What triggers a fallback provision?

A fallback provision is typically triggered by predefined events, such as the permanent cessation of a benchmark rate's publication or a regulatory determination that the rate is no longer representative of its underlying market7, 8.

Are fallback provisions only relevant for LIBOR?

While the transition away from LIBOR significantly popularized and standardized fallback provisions, they are applicable to any financial contract that relies on a specific benchmark rate. They provide a general framework for continuity if any such reference rate encounters issues.

How do fallback provisions account for differences between rates?

Many modern fallback provisions include a "spread adjustment." This is a fixed amount added to the new alternative rate to compensate for the historical difference in credit risk and other characteristics between the original benchmark (like LIBOR, which included a bank credit component) and the new, typically risk-free, alternative reference rate5, 6.

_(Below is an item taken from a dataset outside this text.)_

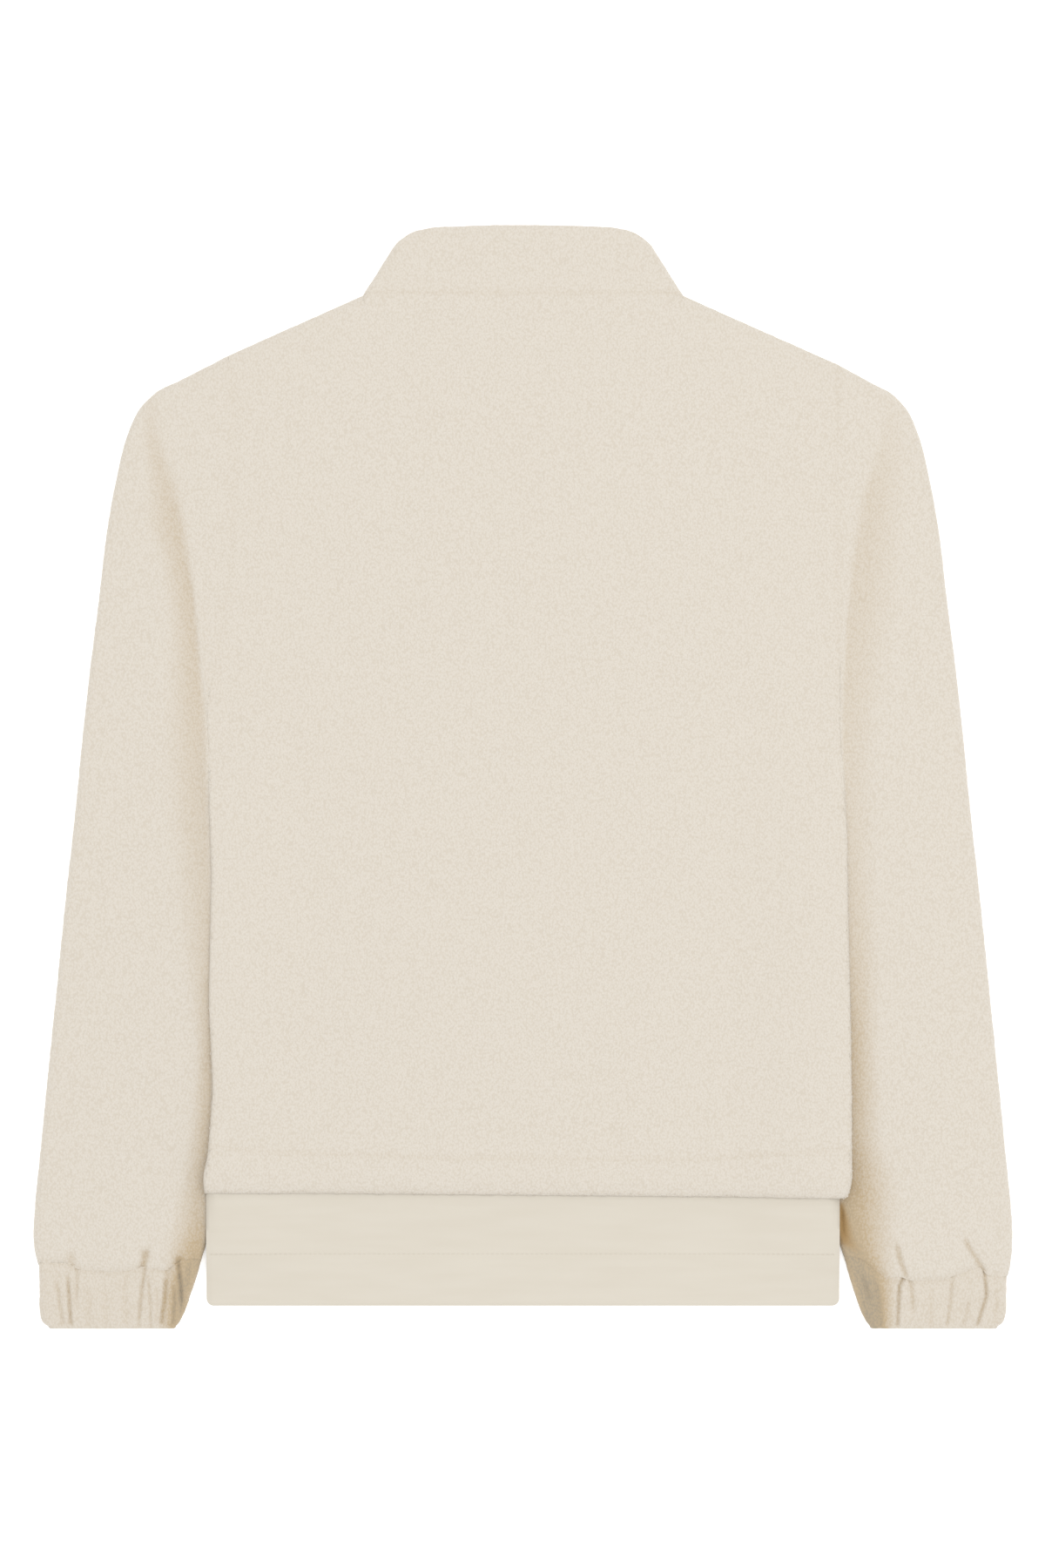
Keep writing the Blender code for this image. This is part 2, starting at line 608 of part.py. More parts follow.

What happens if a contract doesn't have fallback provisions?

If a contract lacks robust fallback provisions, the cessation of its reference rate can lead to legal uncertainty, disputes, and potentially the frustration of the contract. In some jurisdictions, legislation has been enacted to provide statutory fallbacks for such "tough legacy" contracts to mitigate systemic risks3, 4.

Who developed the standardized fallback provisions for derivatives?

The International Swaps and Derivatives Association (ISDA), in collaboration with global regulators, developed and published key standardized fallback provisions for derivatives, notably the ISDA 2020 IBOR Fallbacks Protocol and Supplement1, 2.